What I learned at Founder’s Academy is that actually investors lose focus and interest in your company, and will simply forget you exist if you don’t keep them excited with updates. Say one of your investors is an expert in a particular niche, and you’ve just had a decent win in that arm of the company, that’s a situation I would have imagined simply writing down to bring up in those routine meetings, but the prevailing wisdom is to go out of your way to email that investor. “Look, we just had in <some arena we’ve discussed previously>!

I guess I imagined it went more like “hey, it’s your money, if you want to check in on what we’re doing with it, the onus is on you to reach out”, but it somehow makes much more sense that the person who provides the capital not only doesn’t feel obligated to check up on it, but in fact feels entitled to updates from those who received it.

Founder Compositions vary and matter

When I think of all the companies I’ve worked for that were started by people I could talk to, there are one or maybe two total early founders who actually put work into a product that ends up playing a role in the company’s formation. I once worked for a company that had 4 founders, but it definitely felt like the odd one out.

At Founder’s Academy, they taught us that even when you have just two founders, it’s a very very good idea to just give 1% of your company away to a trusted advisor for the sake of splitting tie votes. Apparently two founders with 50/50 equity is a warning sign to some investors.
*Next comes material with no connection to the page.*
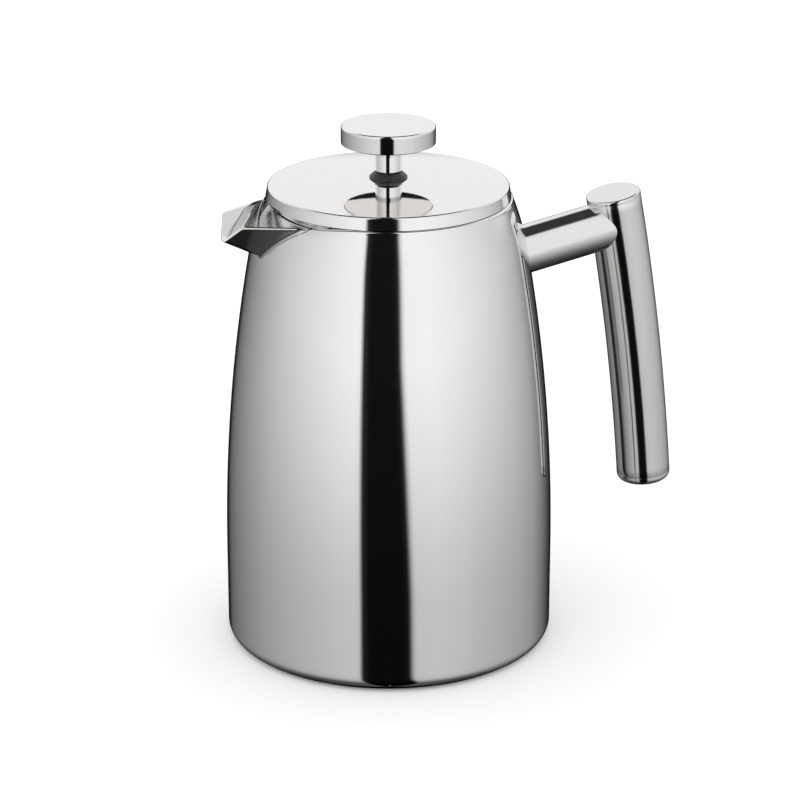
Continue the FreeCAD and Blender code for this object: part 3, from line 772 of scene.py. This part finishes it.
def gripBar(sizes):
    lean, sweep = math.radians(sizes["topLean"]), sizes["length"] / sizes["bow"]
    centre = (sizes["topAcross"] - sizes["bow"] * math.cos(lean), 0,
              sizes["topUp"] - sizes["bow"] * math.sin(lean))
    mesh = bmesh.new()
    ring = bmesh.ops.create_circle(mesh, cap_ends=False, segments=96, radius=sizes["radius"])
    leaned(mesh, sizes["topAcross"], sizes["topUp"], sizes["topLean"])
    bmesh.ops.spin(mesh, geom=ring["verts"] + mesh.edges[:], cent=centre, axis=(0, 1, 0),
                   dvec=(0, 0, 0), angle=sweep, steps=36, use_duplicate=False)
    tidy(mesh)
    facing(mesh, (sizes["topAcross"] + 2 * sizes["radius"], 0, sizes["topUp"]), (1, 0, 0))
    thickened(mesh, sizes["wall"])
    softened(mesh, sizes["seam"], segments=2, sharper=60)
    piece("gripTube", mesh, "vessel", "polished_steel", ["handle_grip"], finish=gripSteel)

    thick, rounding, seam = sizes["cap"], sizes["capRound"], sizes["seam"]
    line = Outline(0, 0).to(sizes["radius"] - seam, 0, hold=0.4).to(sizes["radius"], seam)
    line.to(sizes["radius"], thick - rounding)
    line.arc(sizes["radius"] - rounding, thick - rounding, 90, 8).to(0, thick, hold=0.4)
    cap = leaned(line.turned(96), sizes["topAcross"], sizes["topUp"], sizes["topLean"])
    piece("gripTop", cap, "vessel", "polished_steel", ["grip_top_cap"], sharp=30, finish=gripSteel)

    footLean = lean - sweep
    thick, rounding = sizes["foot"], sizes["footRound"]
    line = Outline(0, 0).to(sizes["radius"] - seam, 0, hold=0.4).to(sizes["radius"], -seam)
    line.to(sizes["radius"], rounding - thick)
    line.arc(sizes["radius"] - rounding, rounding - thick, -90, 12).to(0, -thick, hold=0.4)
    foot = leaned(line.turned(96), centre[0] + sizes["bow"] * math.cos(footLean),
                  centre[2] + sizes["bow"] * math.sin(footLean), math.degrees(footLean))
    piece("gripFoot", foot, "vessel", "polished_steel", ["grip_foot_cap"], sharp=30,
          finish=gripSteel)


def strutTube(sizes):
    line = Outline(sizes["radius"], 0).to(sizes["radius"], sizes["reach"], hold=1.0)
    mesh = facing(line.turned(96), (sizes["radius"], 0, sizes["reach"] / 2), (1, 0, 0))
    thickened(mesh, sizes["wall"])
    leaned(mesh, sizes["start"], sizes["height"], sizes["lean"] - 90)
    return piece("strutTube", mesh, "vessel", "polished_steel", ["handle_strut"],
                 finish=strutSteel)


gripBar(grip)
strutTube(strut)
print("handle ready")

# lid
lid = {
    "seat": 167.2, "radius": 43.9, "band": 4.7, "draft": 0.6, "round": 1.0, "roundTurn": 84.0,
    "dome": 2.2, "domeStart": 0.6, "crease": 0.2, "creaseUp": 0.03,
    "domeShare": 0.985, "underShare": 0.97,      # of the swing, the rest is a straight step
    "sheet": 0.8, "bush": 4.5, "edge": 0.25,
    "linerRadius": 40.4, "linerFloor": 160.0, "linerRound": 2.0, "linerSheet": 0.7,
    "linerFlange": 42.8,
}


def lidCover(sizes):
    seat, radius, draft, rounding = (sizes[key] for key in ("seat", "radius", "draft", "round"))
    rimUp, edge = seat + sizes["band"], radius - draft - rounding
    dome = (edge ** 2 + sizes["dome"] ** 2) / (2 * sizes["dome"])
    centre = rimUp + sizes["dome"] - dome
    sheet, small = sizes["sheet"], sizes["edge"]
    swing = math.degrees(math.asin(edge / dome) - math.asin(sizes["bush"] / dome))
    line = Outline(radius - sheet, seat).to(radius - small, seat).to(radius, seat + small)
    line.to(radius - draft, rimUp - rounding, hold=0.4)
    line.arc(edge, rimUp - rounding, sizes["roundTurn"], 10)
    line.to(edge - sizes["crease"], rimUp + sizes["creaseUp"])
    start = edge - sizes["domeStart"]
    line.to(start, centre + math.sqrt(dome ** 2 - start ** 2))
    line.arc(0, centre, swing * sizes["domeShare"], 30)
    line.to(sizes["bush"], centre + math.sqrt(dome ** 2 - sizes["bush"] ** 2))
    line.to(sizes["bush"], line.tip.co.z - sheet)
    line.arc(0, centre, -swing * sizes["underShare"], 24)
    line.to(radius - draft - sheet, rimUp - rounding)
    line.to(radius - sheet, seat)
    return piece("lidTop", line.turned(256), "lid", "polished_steel", ["lid_cover"], sharp=30)


def lidLiner(sizes):
    out, floor, rounding = (sizes[key] for key in ("linerRadius", "linerFloor", "linerRound"))
    sheet, seat, flange = sizes["linerSheet"], sizes["seat"], sizes["linerFlange"]
    line = Outline(sizes["bush"], floor).to(out - rounding, floor, hold=0.5)
    line.arc(out - rounding, floor + rounding, 90, 8).to(out, seat, hold=0.5)
    line.to(flange, seat).to(flange, seat + sheet).to(out - sheet, seat + sheet)
    line.to(out - sheet, floor + rounding)
    line.arc(out - rounding, floor + rounding, -90, 8).to(sizes["bush"], floor + sheet)
    line.to(sizes["bush"], floor)
    return piece("lidLining", line.turned(192), "lid", "satin_steel", ["lid_liner"], sharp=40)


lidCover(lid)
lidLiner(lid)

bush = {"tail": 156.4, "bore": 2.58, "radius": 4.5, "seat": 174.1, "flange": 6.8, "top": 176.2,
        "edge": 0.4, "chamfer": 0.4, "crown": 5.1, "crownSlope": 0.15, "crownDrop": 0.2,
        "nutFlats": 14.0, "nutLow": 157.0, "nutHigh": 160.0}


def rodBush(sizes):
    bore, tail, radius, top = (sizes[key] for key in ("bore", "tail", "radius", "top"))
    chamfer, slope, crown = sizes["chamfer"], sizes["crownSlope"], sizes["crown"]
    line = Outline(bore, tail).to(radius - chamfer, tail)
    line.to(radius, tail + chamfer).to(radius, sizes["seat"])
    line.to(sizes["flange"], sizes["seat"]).to(sizes["flange"], sizes["seat"] + sizes["edge"])
    line.to(crown + slope, top - sizes["crownDrop"], hold=0.2).to(crown - slope, top)
    line.to(bore + chamfer, top, hold=0.3).to(bore, top - chamfer).to(bore, tail)
    return piece("rodGuide", line.turned(96), "lid", "bush_plastic", ["rod_bush"], sharp=35)


nut = {"land": 0.97, "slope": 30.0}      # flat end's share of the flats, degrees of its edge


def hexBlock(flats, bore, low, high):
    # a turned ring with sloping ends, cut flat on six sides
    corner, land = flats / math.sqrt(3), flats / 2 * nut["land"]
    drop = (corner - land) * math.tan(math.radians(nut["slope"]))
    line = Outline(bore, low).to(land, low, hold=0.3).to(corner, low + drop)
    line.to(corner, high - drop).to(land, high).to(bore, high, hold=0.3).to(bore, low)
    mesh = line.turned(96)
    for i in range(6):
        turn = math.radians(60 * i + 30)
        way = Vector((math.cos(turn), math.sin(turn), 0))
        cut = bmesh.ops.bisect_plane(mesh, geom=mesh.verts[:] + mesh.edges[:] + mesh.faces[:],
                                     dist=0.0005, plane_co=way * flats / 2, plane_no=way,
                                     clear_outer=True)
        edges = [item for item in cut["geom_cut"] if isinstance(item, bmesh.types.BMEdge)]
        bmesh.ops.contextual_create(mesh, geom=edges)
    bmesh.ops.recalc_face_normals(mesh, faces=mesh.faces)
    return mesh


def bushNut(sizes):
    mesh = hexBlock(sizes["nutFlats"], sizes["radius"], sizes["nutLow"], sizes["nutHigh"])
    return piece("guideNut", mesh, "lid", "bush_plastic", ["bush_nut"], sharp=25)


rodBush(bush)
bushNut(bush)
print("lid ready")

# plunger
knob = {"neck": 4.9, "neckLow": 176.7, "neckHigh": 186.7, "radius": 16.9, "top": 193.4,
        "round": 0.9, "sheet": 0.8, "spigot": 3.5, "spigotHigh": 189.9, "edge": 0.3,
        "bore": 2.5}


def knobPieces(sizes):
    low, edge = sizes["neckHigh"], sizes["edge"]
    radius, rounding, sheet = sizes["radius"], sizes["round"], sizes["sheet"]
    line = Outline(radius - sheet, low).to(radius - edge, low).to(radius, low + edge)
    line.to(radius, sizes["top"] - rounding, hold=0.4)
    line.arc(radius - rounding, sizes["top"] - rounding, 90, 10)
    line.to(0, sizes["top"], hold=0.6)
    line.to(0, sizes["top"] - sheet).to(radius - sheet, sizes["top"] - sheet)
    line.to(radius - sheet, low)
    piece("knobTop", line.turned(160), "rod", "polished_steel", ["knob_cap"], sharp=30)

    line = Outline(sizes["spigot"], low).to(radius - sheet, low, hold=0.4)
    line.to(radius - sheet, low + sheet).to(sizes["spigot"], low + sheet).to(sizes["spigot"], low)
    piece("knobFloor", line.turned(128), "rod", "polished_steel", ["knob_plate"], sharp=30)

    bore = sizes["bore"]
    line = Outline(bore, sizes["neckLow"]).to(sizes["neck"] - edge, sizes["neckLow"])
    line.to(sizes["neck"], sizes["neckLow"] + edge).to(sizes["neck"], low, hold=0.4)
    line.to(sizes["spigot"], low).to(sizes["spigot"], sizes["spigotHigh"])
    line.to(0, sizes["spigotHigh"]).to(0, low).to(bore, low).to(bore, sizes["neckLow"])
    piece("knobStem", line.turned(96), "rod", "polished_steel", ["knob_neck"], sharp=30)


rod = {"radius": 2.5, "low": 11.7, "high": 186.7, "chamfer": 0.5}


def plungerRod(sizes):
    line = Outline(0, sizes["low"]).to(sizes["radius"] - sizes["chamfer"], sizes["low"])
    line.to(sizes["radius"], sizes["low"] + sizes["chamfer"])
    line.to(sizes["radius"], sizes["high"], hold=1.0).to(0, sizes["high"])
    return piece("rodBar", line.turned(64), "rod", "rod_steel", ["plunger_rod"], sharp=30)


knobPieces(knob)
plungerRod(rod)
print("plunger ready")

# filter
collar = {"flats": 11.0, "bore": 2.5, "low": 15.6, "high": 19.6}
boss = {"nose": 10.3, "noseRadius": 5.0, "flange": 7.0, "flangeLow": 12.1, "plateLow": 13.5,
        "radius": 4.0, "top": 15.5, "bore": 2.58, "boreLow": 11.3, "edge": 0.2}
screen = {"low": 14.32, "sheet": 0.36, "radius": 40.7, "top": 17.5, "bore": 4.0, "bend": 0.9}
spring = {"circle": 38.6, "radius": 1.6, "up": 16.4, "wire": 0.34, "turns": 220, "steps": 12,
          "sides": 4}


def rodCollar(sizes):
    mesh = hexBlock(sizes["flats"], sizes["bore"], sizes["low"], sizes["high"])
    return piece("collarNut", mesh, "rod", "rod_steel", ["rod_collar"], sharp=25)


def bossTurned(sizes):
    edge, flange, low = sizes["edge"], sizes["flange"], sizes["plateLow"]
    line = Outline(0, sizes["nose"]).to(sizes["noseRadius"] - edge, sizes["nose"], hold=0.3)
    line.to(sizes["noseRadius"], sizes["nose"] + edge).to(flange, sizes["flangeLow"], hold=0.2)
    line.to(flange, low).to(sizes["radius"], low).to(sizes["radius"], sizes["top"] - edge)
    line.to(sizes["radius"] - edge, sizes["top"]).to(sizes["bore"], sizes["top"])
    line.to(sizes["bore"], sizes["boreLow"]).to(0, sizes["boreLow"])
    return piece("bossTurned", line.turned(96), "filter", "filter_steel", ["cross_boss"], sharp=30)


def screenDish(sizes):
    low, sheet, radius, bend = (sizes[key] for key in ("low", "sheet", "radius", "bend"))
    line = Outline(sizes["bore"], low).to(radius - bend, low, hold=1.0)
    line.arc(radius - bend, low + bend, 90, 6).to(radius, sizes["top"])
    line.to(radius - sheet, sizes["top"]).to(radius - sheet, low + bend)
    line.arc(radius - bend, low + bend, -90, 6).to(sizes["bore"], low + sheet, hold=1.0)
    line.to(sizes["bore"], low)
    return piece("screenDish", line.turned(160), "filter", "woven_mesh", ["mesh_screen"], sharp=40)


def edgeSpring(sizes):
    # one turn of wire, bent to the circle and repeated all the way round
    circle, up, steps = sizes["circle"], sizes["up"], sizes["steps"]
    step = 2 * math.pi / sizes["turns"]
    mesh = bmesh.new()
    ring = bmesh.ops.create_circle(mesh, cap_ends=False, segments=sizes["sides"],
                                   radius=sizes["wire"])
    bmesh.ops.rotate(mesh, verts=mesh.verts, cent=(0, 0, 0),
                     matrix=Matrix.Rotation(math.pi / sizes["sides"], 3, "Z"))
    bmesh.ops.translate(mesh, verts=mesh.verts,
                        vec=(circle + sizes["radius"] - sizes["wire"], 0, up))
    bmesh.ops.spin(mesh, geom=ring["verts"] + mesh.edges[:], cent=(circle, 0, up),
                   axis=(0, 1, 0), dvec=(0, circle * step / steps, 0), angle=2 * math.pi,
                   steps=steps, use_duplicate=False)
    for vert in mesh.verts:
        reach, along = vert.co.x, vert.co.y / circle
        vert.co.x, vert.co.y = reach * math.cos(along), reach * math.sin(along)
    bmesh.ops.spin(mesh, geom=mesh.verts[:] + mesh.edges[:] + mesh.faces[:], cent=(0, 0, 0),
                   axis=(0, 0, 1), dvec=(0, 0, 0), angle=2 * math.pi - step,
                   steps=sizes["turns"] - 1, use_duplicate=True)
    tidy(mesh)
    return piece("springCoil", mesh, "filter", "spring_steel", ["edge_spring"], sharp=80)


rodCollar(collar)
bossTurned(boss)
screenDish(screen)
edgeSpring(spring)
print("filter ready")

for name, slot in (("cross_plate", "filter_steel"), ("spreader_plate", "filter_steel")):
    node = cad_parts[name]
    node.data.materials.clear()
    node.data.materials.append(finishes[slot])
Additionally, “cofounder” is really more of a vibe than an artifact of equity distribution. The lecturer said what investors really want out of a founder relationship is a “partner-in-crime” aspect. That is to say, you are both, without needing to acknowledge it, working towards the same goal as a natural consequence of your day-to-day impulses.

You can have any number of “founders”, but some may be founders only in the sense that they’ve been involved in the company during its inception, not because they own any significant portion of equity.